Dans la troisième section, j’établis plus généralement que la source du progrès scientifique est selon Canguilhem l’excès des actions d’un savant par rapport à ses connaissances. À l’origine de toute découverte, il y a en effet selon lui quelque chose de l’ordre de l’action, en entendant par là ce qui marque l’irruption de la nouveauté dans le monde et qui est accompli dans une forme d’ignorance et au risque de l’échec. Je souligne qu’une dualité constitutive se manifeste ici, que Canguilhem a mise en place dès les années trente mais dont il a fait varier les points d’ancrage : cette dualité lui fait par exemple défendre d’autres thèses sur les rapports entre science et technique que celles de Bachelard et de Bergson.

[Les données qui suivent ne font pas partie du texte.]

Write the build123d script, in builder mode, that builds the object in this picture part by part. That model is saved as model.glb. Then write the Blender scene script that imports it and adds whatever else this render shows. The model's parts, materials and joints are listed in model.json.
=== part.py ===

Toute véritable action étant libre en tant qu’elle introduit une nouveauté imprévisible dans le monde, la quatrième section explore la manière dont Canguilhem a pensé l’action libre dans les hommages qu’il rendit à Cavaillès pendant un demi-siècle.

La convocation insistante de la figure de Spinoza dans ces hommages me conduit finalement, dans la cinquième et dernière section, à m’interroger sur le spinozisme de Cavaillès, à montrer qu’il y a derrière le Spinoza affiché un Descartes caché, et ainsi à soutenir que, aussi paradoxal que cela puisse paraître au premier abord, la structure et les termes du problème de l’historicité des sciences étaient identiques chez Canguilhem et Cavaillès.